The implementation begins by creating an empty set called seen. This set stores all previously processed numbers.

The loop iterates through each element in the array exactly once. For every number, the code performs two checks.

The first check determines whether the double of the current number already exists in the set. This catches cases where the larger value appeared earlier.

The second check determines whether half of the current number already exists. Since only even numbers can be doubles of integers, the code first checks num % 2 == 0.

If either condition succeeds, the function immediately returns True.

If no match is found, the current number is inserted into the set so later elements can compare against it.

If the loop completes without finding any valid pair, the function returns False.

Go Solution

func checkIfExist(arr []int) bool {
    seen := make(map[int]bool)

    for _, num := range arr {
        if seen[num*2] {
            return true
        }

        if num%2 == 0 && seen[num/2] {
            return true
        }

        seen[num] = true
    }

    return false
}

The Go implementation follows the same logic as the Python solution.

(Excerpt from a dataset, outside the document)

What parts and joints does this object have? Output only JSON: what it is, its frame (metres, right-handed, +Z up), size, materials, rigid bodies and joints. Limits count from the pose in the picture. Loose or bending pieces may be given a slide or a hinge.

Since Go does not have a built-in set type, a map of map[int]bool is used to simulate a hash set.

The lookup operations remain constant time on average.

Integer division in Go behaves correctly here because the code only checks num/2 when num is even. Therefore, no fractional values are lost.

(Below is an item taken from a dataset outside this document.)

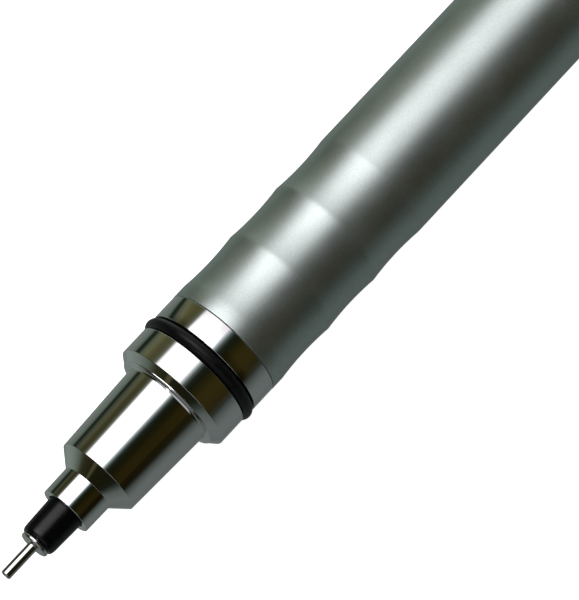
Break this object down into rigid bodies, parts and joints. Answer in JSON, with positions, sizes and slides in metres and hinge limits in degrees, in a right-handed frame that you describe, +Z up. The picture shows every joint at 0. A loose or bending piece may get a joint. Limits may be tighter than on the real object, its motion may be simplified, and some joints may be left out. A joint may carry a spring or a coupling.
{
  "type": "mechanical drafting pencil",
  "caption": "Lying mechanical drafting pencil with a self-turning lead, stepped chrome nose, black ring, scalloped metal grip, clip and push button.",
  "frame": {"origin": "on the surface that the pencil lies on, under the middle of its bounding box", "axes": "+X runs from the lead pipe's end to the push button, along the pencil's axis; +Z is up; the clip leans down towards -Y"},
  "size_m": [0.144, 0.0142, 0.0113],
  "materials": {
    "chrome_nose": "polished",
    "chrome_trim": "polished",
    "grip_aluminium": "satin, fine blasted grain",
    "barrel_aluminium": "satin, fine blasted grain",
    "ring_rubber": "matte",
    "black_plastic": "semi-gloss",
    "polished_steel": "polished",
    "spring_steel": "bright drawn wire",
    "brass": "turned, clean",
    "cam_plastic": "moulded, pale",
    "grey_plastic": "moulded, grey",
    "clear_plastic": "clear moulded plastic, smoke grey",
    "eraser_vinyl": "matte white",
    "graphite": "dark grey, slight sheen"
  },
  "bodies": {
    "barrel": {"nose_cone": "chrome_nose", "nose_o_ring": "ring_rubber", "grip": "grip_aluminium", "inner_sleeve": "grey_plastic", "window": "clear_plastic", "rear_barrel": "barrel_aluminium", "rear_collar": "chrome_trim", "cam_housing": "clear_plastic", "lower_cam": "cam_plastic", "upper_cam": "cam_plastic", "cushion_spring": "spring_steel", "spring_seat": "grey_plastic", "button_spring": "spring_steel"},
    "canceller": {"torque_canceller": "grey_plastic"},
    "rotor": {"rotor": "cam_plastic", "rotor_sleeve": "grey_plastic", "ring_stop": "brass", "chuck_spring": "spring_steel"},
    "chuck": {"chuck": "brass", "chuck_connector": "brass", "lead_tube": "grey_plastic", "spare_lead_1": "graphite", "spare_lead_2": "graphite"},
    "feed": {"chuck_ring": "brass", "lead": "graphite"},
    "slider": {"slider": "black_plastic", "lead_pipe": "polished_steel", "lead_retainer": "ring_rubber"},
    "button": {"push_rod": "grey_plastic", "eraser": "eraser_vinyl"},
    "cap": {"button_cap": "chrome_trim"},
    "clip": {"clip": "chrome_trim"}
  },
  "joints": [
    {"name": "writing_pressure", "type": "slide", "parent": "barrel", "child": "canceller", "axis": [1, 0, 0], "range_m": [0, 0.00025], "stiffness_N_per_m": 300, "springref_m": -0.0015, "deforming": ["cushion_spring"]},
    {"name": "rotor_turn", "type": "hinge", "parent": "canceller", "child": "rotor", "pos_m": [0.001, 0.00151, 0.00564], "axis": [1, 0, 0], "continuous": true},
    {"name": "chuck_slide", "type": "slide", "parent": "rotor", "child": "chuck", "axis": [-1, 0, 0], "range_m": [0, 0.0023], "deforming": ["chuck_spring"]},
    {"name": "lead_feed", "type": "slide", "parent": "rotor", "child": "feed", "axis": [-1, 0, 0], "range_m": [0, 0.0006]},
    {"name": "slider_push_in", "type": "slide", "parent": "rotor", "child": "slider", "axis": [1, 0, 0], "range_m": [0, 0.0028]},
    {"name": "button_press", "type": "slide", "parent": "barrel", "child": "button", "axis": [-1, 0, 0], "range_m": [0, 0.0023], "stiffness_N_per_m": 400, "springref_m": -0.004, "deforming": ["button_spring"]},
    {"name": "cap_pull", "type": "slide", "parent": "button", "child": "cap", "axis": [1, 0, 0], "range_m": [0, 0.009]},
    {"name": "clip_flex", "type": "hinge", "parent": "barrel", "child": "clip", "pos_m": [0.053, -0.00302, 0.00351], "axis": [0, -0.4249, 0.9052], "range_deg": [0, 5], "stiffness_Nm_per_rad": 2.2}
  ],
  "couplings": [
    {"joint": "chuck_slide", "follows": "button_press", "ratio": 1},
    {"joint": "lead_feed", "follows": "button_press", "ratio": 0.26086}
  ]
}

There are no special nil-handling requirements because iterating over an empty slice is safe, although the problem guarantees at least two elements.

Worked Examples

Example 1

Input: arr = [10, 2, 5, 3]
Output: true

We trace the algorithm step by step.

Current Number Seen Set Before Check Double Check Half Result
10 {} 20 not found 5 not found Add 10
2 {10} 4 not found 1 not found Add 2
5 {10, 2} 10 found not even Return true

When processing 5, the algorithm sees that 10 already exists in the set.

Since:

10 == 2 * 5

the answer is true.

Example 2

Input: arr = [3, 1, 7, 11]
Output: false
Current Number Seen Set Before Check Double Check Half Result
3 {} 6 not found not even Add 3
1 {3} 2 not found not even Add 1
7 {1, 3} 14 not found not even Add 7
11 {1, 3, 7} 22 not found not even Add 11

No valid pair is ever found, so the algorithm returns false.

Complexity Analysis

Measure Complexity Explanation
Time O(n) Each element is processed once with constant-time set lookups
Space O(n) The hash set may store all array elements

The algorithm performs a single pass through the array. Each iteration performs only constant-time operations: hash lookups and insertions.

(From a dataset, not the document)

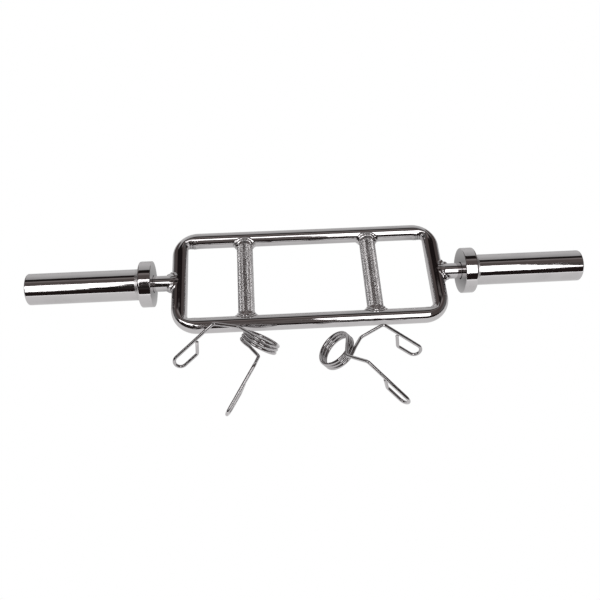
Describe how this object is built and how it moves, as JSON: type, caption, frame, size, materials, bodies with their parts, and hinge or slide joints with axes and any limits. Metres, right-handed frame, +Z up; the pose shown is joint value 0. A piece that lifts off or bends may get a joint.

In the worst case, no valid pair exists, so every element is stored in the set. Therefore, the space complexity is linear in the size of the input.

Test Cases

solution = Solution()

assert solution.checkIfExist([10, 2, 5, 3]) is True  # basic positive case
assert solution.checkIfExist([3, 1, 7, 11]) is False  # no valid pair

assert solution.checkIfExist([0, 0]) is True  # zero doubled is still zero
assert solution.checkIfExist([-2, -4]) is True  # negative numbers
assert solution.checkIfExist([7, 14]) is True  # direct double relationship
assert solution.checkIfExist([14, 7]) is True  # reverse order relationship

assert solution.checkIfExist([1, 3, 5, 9]) is False  # all odd numbers
assert solution.checkIfExist([1000, -1000]) is False  # extreme values without match

assert solution.checkIfExist([2, 4, 8, 16]) is True  # multiple valid pairs
assert solution.checkIfExist([1, 2]) is True  # minimum size with match
assert solution.checkIfExist([1, 3]) is False  # minimum size without match

assert solution.checkIfExist([-10, -5, 20]) is True  # negative half relationship
assert solution.checkIfExist([6, 3]) is True  # half found later
assert solution.checkIfExist([5, 10]) is True  # double found later

assert solution.checkIfExist([1, 1, 1, 1]) is False  # duplicates without doubling
Test Why
[10, 2, 5, 3] Standard example with valid pair
[3, 1, 7, 11] Standard example with no match
[0, 0] Verifies correct handling of zero
[-2, -4] Ensures negatives work properly
[7, 14] Basic double relationship
[14, 7] Confirms reverse ordering works
[1, 3, 5, 9] No doubles present
[1000, -1000] Boundary values without match
[2, 4, 8, 16] Multiple valid pair possibilities
[1, 2] Smallest valid input with match
[1, 3] Smallest valid input without match
[-10, -5, 20] Negative numbers with valid relationship
[6, 3] Half relationship detected
[5, 10] Double relationship detected
[1, 1, 1, 1] Duplicate values without valid pair

Edge Cases

One important edge case involves zeroes. Since:

0 == 2 * 0

two zeroes form a valid pair. A buggy implementation might accidentally reject this case by preventing comparisons of equal values. The algorithm handles it correctly because the first zero is added to the set, and the second zero immediately detects that its half and double already exist.

Another important edge case involves negative numbers. Some implementations incorrectly assume doubling relationships only apply to positive integers. However:

-4 == 2 * -2

is completely valid. The hash set approach treats negative values exactly the same as positive values, so the logic remains correct without modification.

A third tricky case occurs when the larger number appears before the smaller number. For example:

[10, 5]

If we only checked whether 2 * num existed earlier, we would miss this relationship. The algorithm avoids this problem by also checking whether half of the current even number already exists in the set.

Another subtle case involves duplicate values that are not zero. For example:

[1, 1, 1]

Even though duplicates exist, none of them are doubles of each other. The algorithm correctly returns False because neither the double nor valid half conditions are satisfied.